From 329 BCE to 10 CE the Macedonian Empire under Alexander the Great extended from Greece all the way to Central Asia in what is now Afghanistan, Tajikistan, and Pakistan. The Greek historian Strabo wrote of the Macedonian Empire: "They extended their empire even as far as the Seres (China) and the Phryni."

Mosaic of Alexander the Great House of the Fuan, Pompeii
Mosaic of Alexander the Great House of the Fuan, Pompeii Source: Wikimedia Commons

The Roman historian Florus described visits of envoys from China to the court of the first Roman Emperor Augustus, who reigned from 27 BCE to 14 CE. Roman Emperor Marcus Aurelius, who reigned from 161 to 180 CE, sent ambassadors to the court of Chinese Emperor Huan of Han, and Roman glassware has been found in tombs near Nanjing and Luoyang, China dating to between 25 and 220 CE.

Technology on the Silk Road

The Roman conquest of Egypt in 30 BCE started increasing the trade of technology on the Silk Road between Rome and China, Southeast Asia, India, the Middle East, and Africa. This kicked off a craze among Roman women for silk, which at the time, the Romans believed came from trees.

It took the writer Pliny the Elder to set the record straight when he wrote: "They weave webs, like spiders, that become a luxurious clothing material for women, called silk." To get their hands on silk, the Romans traded spices, glassware, and perfumes.

It was during the reign of Byzantine Emperor Justinian (527 - 565 CE) who reigned from the city of Constantinople (modern-day Istanbul) that spies disguised as monks were sent to China to steal silkworm eggs. They managed to smuggle some back, and silk production began in the northern Grecian city of Thrace, but its quality was inferior to that of Chinese silk.

Chinese silk moths
Chinese silk moths Source: Bibliographisches Institut/Wikimedia Commons

Coins dating from the reign of Byzantine ruler Justinian II, who reigned between 565 and 574 CE, have been found in a Chinese tomb in Shanxi province dating to the Sui Dynasty (581618 CE).

It was during the 7th century under the Tang Dynasty that the Silk Road reached its golden age. A consortium of Sogdians living in present-day Uzbekistan, Tajikistan, Kazakhstan, and Kyrgyzstan, and the Göktürks from present-day Turkey were the main caravan merchants along the Silk Road.

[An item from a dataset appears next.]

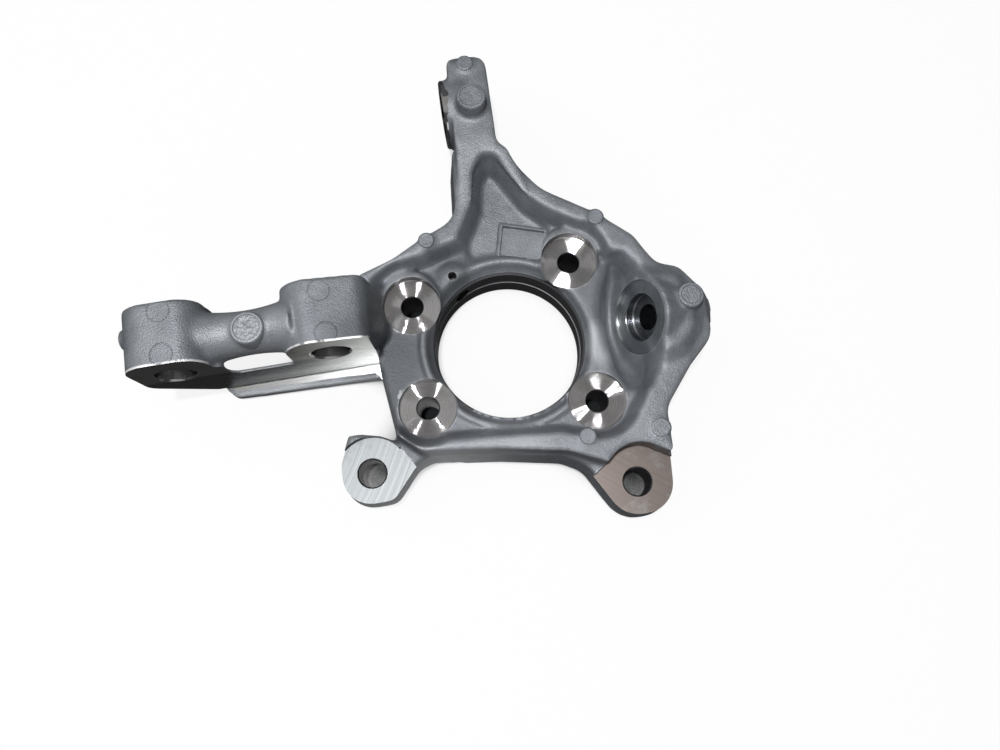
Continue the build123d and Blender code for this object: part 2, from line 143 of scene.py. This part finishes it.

Between 1,271 and 1,295, the Venetian explorer Marco Polo became one of the first Europeans to travel the Silk Road to China. He recorded this journey in The Travels of Marco Polo, and it informed Europeans about life in China, Persia, India, and Japan.

Marco Polo
Marco Polo Source: Grevembrock/Wikimedia Commons

In the late 1340s, traders exposed to marmots in Central Asia carried the Black Death along the Silk Road and back to Europe. The fall of the Mongol Empire further disintegrated trade, and the Silk Road fell into disuse.

The Silk Road today

The creation in 1990 of a railway through China, Kazakhstan, Mongolia, and Russia called the Eurasian Land Bridge, is sometimes referred to as the "New Silk Road". The last link was the connection of the railway systems of China and Kazakhstan. In October 2008, the first Trans-Eurasia Logistics train reached Hamburg, Germany from Xiangtan, China.

In July 2011, a freight service connecting Chongqing, China with Duisburg, Germany, began. It cut the travel time of goods from 36 days by a container ship to just 13 days by a freight train. In 2013, Hewlett-Packard began transporting its laptop computers and monitors along this rail line, and in January 2017, the service reached London.

In 2013, Chinese President Xi Jinping proposed a plan called the Belt and Road Initiative (BRI) for a New Silk Road connecting China and Europe. On November 6, 2019, the first Chinese freight train arrived in Ankara, Turkey, and one left from there, completing the "Silk Railway".

Running beneath the Bosphorus in Istanbul's Marmaray Tunnel, China's Railway Express will connect Prague, the Czechia with Zian, the capital city of Shaanxi Province in central China.